En plus des leaders de gangs, le chaos actuel dans le pays est exploité par divers acteurs visant à accroître leur richesse et leur influence, notamment des acteurs du secteur privé, des politiciens et d’anciens fonctionnaires gouvernementaux – aucun de ces rôles n’étant mutuellement exclusifs.
Cependant, le Groupe d’experts, qui continue d’enquêter sur les flux financiers illicites contribuant à l’instabilité d’Haïti, n’a pas ajouté de nouveaux noms sur sa liste de sanctions dans le présent rapport.
La situation en Haïti demeure alarmante, exigeant une action urgente et coordonnée pour endiguer la violence des gangs, restaurer l’ordre et la stabilité, et répondre aux besoins urgents de la population en matière de sécurité et de protection des droits de l’homme.
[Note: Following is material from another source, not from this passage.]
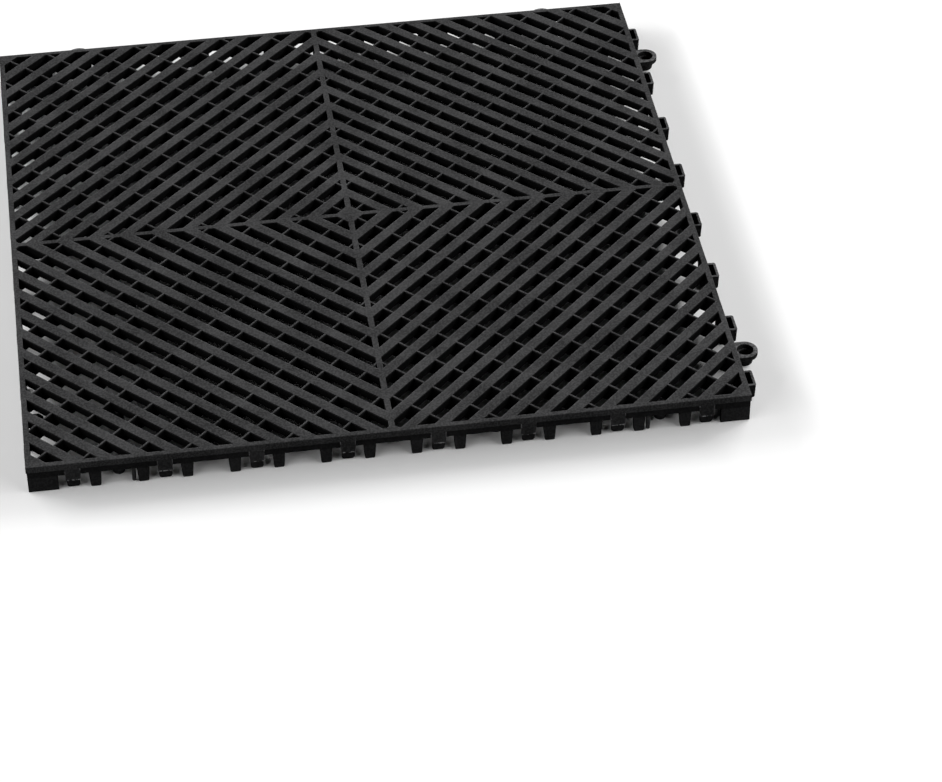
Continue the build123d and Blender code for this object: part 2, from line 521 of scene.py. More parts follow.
@dataclass(frozen=True)
class SocketPlastic(MouldedPlastic):
    """The loops' and rings' skin, duller and in painted shade on the upright draft faces."""

    pitch: float = 50.0 * MM
    upright: Range = (0.75, 0.35)
    upright_shade_share: float = 0.86
    inside_walls: Range = (5.9 * MM, 5.6 * MM)
    inside_bridge: Range = (206.2 * MM, 205.9 * MM)
    ring_side: Range = (16.0 * MM, 17.0 * MM)
    # Painted light: the loops paler than the deck, the rings palest.
    loop_light_tone: float = 2.2
    ring_light_tone: float = 1.2

    def aside(self, at: Place) -> Signal:
        """Distance along the side from the nearest loop's middle."""
        return abs((at.x.smaller(at.y) / self.pitch).fract() - 0.5) * self.pitch

    def depth(self, at: Place) -> Signal:
        """Painted shade on upright and overhanging faces, above all on those inside the loops.

        Args:
            at: The place that is shaded.

        Returns:
            1 where the skin is the dark, dull one of painted shade.
        """
        inside = self.aside(at).ramp(*self.inside_walls)
        inside = inside * at.x.larger(at.y).ramp(*self.inside_bridge)
        share = self.upright_shade_share + (1.0 - self.upright_shade_share) * inside
        return at.rise.ramp(*self.upright) * share

    def shade(self, at: Place, mottle: Signal) -> Signal:
        """Painted light: paler than the deck, palest on the rings in the deck's shade."""
        # Painted light, strongest on the rings.
        rings = self.aside(at).ramp(*self.ring_side)
        return mottle * (self.loop_light_tone + self.ring_light_tone * rings)


# Mesh helpers


def around(faces: list[BMFace]) -> list[Element]:
    """Faces with their edges and vertices, as bmesh operators want them.

    Args:
        faces: The faces.

    Returns:
        Each vertex, edge and face once.
    """
    verts = dict.fromkeys(vert for face in faces for vert in face.verts)
    edges = dict.fromkeys(edge for face in faces for edge in face.edges)
    return [*verts, *edges, *faces]


def verts_of(made: list[Element]) -> list[BMVert]:
    """The vertices among what an operator made."""
    return [item for item in made if isinstance(item, BMVert)]


def slice_faces(bm: BMesh, faces: list[BMFace], point: Vector, normal: Vector) -> None:
    """Cuts faces along a plane and keeps both halves.

    Args:
        bm: The mesh.
        faces: The faces to cut.
        point: A point on the plane.
        normal: The plane's normal.
    """
    geom = around(faces)
    bmesh.ops.bisect_plane(bm, geom=geom, dist=SNAP, plane_co=point, plane_no=normal)


def drop(bm: BMesh, faces: list[BMFace], depth: float, sheet: bool) -> list[BMFace]:
    """Extrudes faces straight down.

    Args:
        bm: The mesh.
        faces: One or more regions of faces.
        depth: How far they go down.
        sheet: True where they are an open sheet, which stays as the top; false
            where they are a solid's underside, which moves down whole.

    Returns:
        The lowered faces.
    """
    made = bmesh.ops.extrude_face_region(bm, geom=faces)["geom"]
    bmesh.ops.translate(bm, verts=verts_of(made), vec=(0, 0, -depth))
    if not sheet:
        bmesh.ops.delete(bm, geom=faces, context="FACES")
    return [item for item in made if isinstance(item, BMFace)]


def soften(bm: BMesh, edges: list[BMEdge], size: float, steps: int = 2) -> None:
    """Rounds edges.

    Args:
        bm: The mesh.
        edges: The edges.
        size: Width of the rounding.
        steps: Number of strips in it.
    """
    bmesh.ops.bevel(
        bm,
        geom=edges,
        offset=size,
        offset_type="OFFSET",
        segments=steps,
        profile=0.5,
        affect="EDGES",
        clamp_overlap=False,
        material=-1,
    )


def convex(edge: BMEdge) -> bool:
    """True if the edge stands out enough to be rounded."""
    return edge.is_manifold and edge.calc_face_angle_signed() > CREASE


def hollow(edge: BMEdge) -> bool:
    """True if the edge is the bottom of a corner that can be rounded."""
    return edge.is_manifold and edge.calc_face_angle_signed() < -CREASE


def upright(edge: BMEdge) -> bool:
    """True if the edge rises by more than a millimetre."""
    return abs(edge.verts[0].co.z - edge.verts[1].co.z) > 1.0


def polygon(bm: BMesh, points: list[Point]) -> BMFace:
    """A flat face through a few points."""
    return bm.faces.new([bm.verts.new(point) for point in points])


def swept(bm: BMesh, points: list[Point], way: Vector) -> list[BMVert]:
    """A closed prism: a flat outline pushed along a direction.

    Args:
        bm: The mesh.
        points: The outline.
        way: How far and where it is pushed.

    Returns:
        The prism's vertices.
    """
    face = polygon(bm, points)
    start = list(face.verts)
    verts = verts_of(bmesh.ops.extrude_face_region(bm, geom=[face])["geom"])
    bmesh.ops.translate(bm, verts=verts, vec=way)
    return start + verts


def turned(bm: BMesh, points: list[Range], centre: Vector, steps: int) -> None:
    """A closed solid of revolution about an upright axis.

    Args:
        bm: The mesh.
        points: Closed outline as radius and height; a solid one starts and ends
            on the axis, at radius 0.
        centre: A point on the axis, at height 0.
        steps: Number of sides.
    """
    ring = [bm.verts.new((centre.x + r, centre.y, z)) for r, z in points]
    edges = [bm.edges.new(pair) for pair in zip(ring, ring[1:])]
    if points[0][0] > 0:
        edges.append(bm.edges.new((ring[-1], ring[0])))
    bmesh.ops.spin(
        bm,
        geom=ring + edges,
        cent=centre,
        axis=(0, 0, 1),
        angle=math.tau,
        steps=steps,
        use_merge=True,
    )
    on_axis = [vert for vert in bm.verts if (vert.co - centre).xy.length < SNAP]
    bmesh.ops.remove_doubles(bm, verts=on_axis, dist=WELD)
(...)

Selon un rapport du Bureau Intégré des Nations-Unies en Haïti (BINUH), au cours du premier trimestre de l’année 2024, l’organisation a enregistré 2.505 personnes de meurtres et de blessures à la suite de violences liées aux gangs, une augmentation de plus de 53 % par rapport à la période précédente (octobre-décembre 2023), faisant des trois premiers mois de 2024 la période la plus violentedepuis au moins le début de 2022.Parallèlement, au moins 438 personnes ont été enlevées contre rançon, dans les départements de l’Ouest et de l’Artibonite.
Le rapport souligne que le plus grand nombre de victimes de meurtres et de blessures a continué d’être documenté dans la capitale où, dans la continuité des violences documentées à la fin de l’’année 2023, des affrontements extrêmement violents entre gangs se sont multipliés en janvier et février, motivés principalement par l’expansion territoriale.
« Cependant, à partir du 29 février, avec l’intention autoproclamée d’expulser le gouvernement en place, la plupart des gangs ont changé de tactique et coordonné des attaques d’envergure contre des institutions publiques et les infrastructures stratégiques. Plus de 4.600 détenus se sont évadés des deux principales prisons de la capitale, au moins 22 commissariats et sous-commissariats et bâtiments de police ont été saccagés ou incendiés, et 19 officiers de police ont été tués ou blessés », précise le document du BINUH.